* _What you should do_: Wherever the word "three" appears in a line, copy that line.

* _Dataset excerpt_:
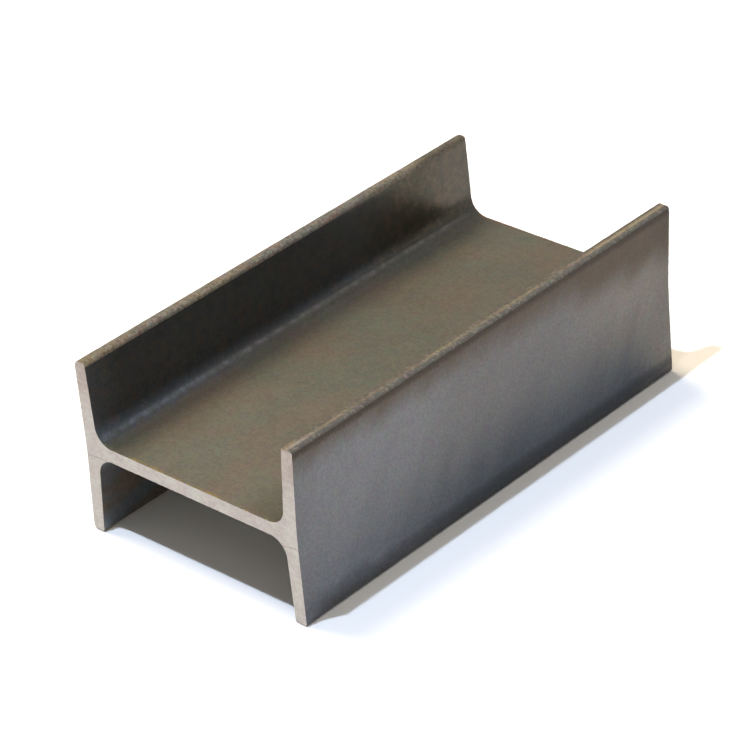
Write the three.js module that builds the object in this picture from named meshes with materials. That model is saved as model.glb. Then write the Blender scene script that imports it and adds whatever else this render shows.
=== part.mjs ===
// A short length of hot-rolled steel H-beam, sawn square at both ends: one solid piece.
//
// Millimetres, +Z up. The beam lies with its web level, standing on the toes of its two flanges.
// X runs across the web from flange to flange, Y runs along the beam, and the origin is the middle
// of the rectangle that the beam covers on the floor.
//
// The section is that of a rolled beam and not of three plates: each flange is thickest at the web and
// thins towards its toes, its two halves stand slightly outwards so that the outer face is a shallow
// hollow, generous fillets join it to the web, and its toes are rounded by the edging rolls: fully on
// the left flange, and only a little on the right one, whose toes kept a crisp outer edge.

import * as THREE from 'three';

// Driving sizes
const LENGTH = 290;                 // from saw cut to saw cut
const SECTION_DEPTH = 142;          // over both flanges, at the level of the web
const FLANGE_WIDTH = 100;           // from toe to toe: the height of the beam as it lies
const WEB_THICKNESS = 8;
const FLANGE_ROOT_THICKNESS = 8.8;  // at the middle of the web
const FLANGE_TOE_THICKNESS = 7.4;   // at the toes
const TOE_FLARE = 1.6;              // how far a toe stands out past the outer face at the web
const ROOT_RADIUS = 10;             // fillet between web and flange
const LEFT_TOE_OUTER_RADIUS = 4;    // toe corner on the outer face
const LEFT_TOE_INNER_RADIUS = 2;    // toe corner on the side of the web
const RIGHT_TOE_OUTER_RADIUS = 1.8;
const RIGHT_TOE_INNER_RADIUS = 1.2;
const HEEL_RADIUS = 300;            // soft turn of the outer face behind the web

const ARC_SEGMENTS = 6;             // each arc is drawn with twice as many chords

// Levels and offsets that follow from them
const webMiddle = FLANGE_WIDTH / 2;
const outerFaceAtWeb = SECTION_DEPTH / 2;
const outerFaceAtToe = outerFaceAtWeb + TOE_FLARE;
const innerFaceAtToe = outerFaceAtToe - FLANGE_TOE_THICKNESS;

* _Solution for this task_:
Write the three.js module that builds the object in this picture from named meshes with materials. That model is saved as model.glb. Then write the Blender scene script that imports it and adds whatever else this render shows.
// The section is that of a rolled beam and not of three plates: each flange is thickest at the web and
import * as THREE from 'three';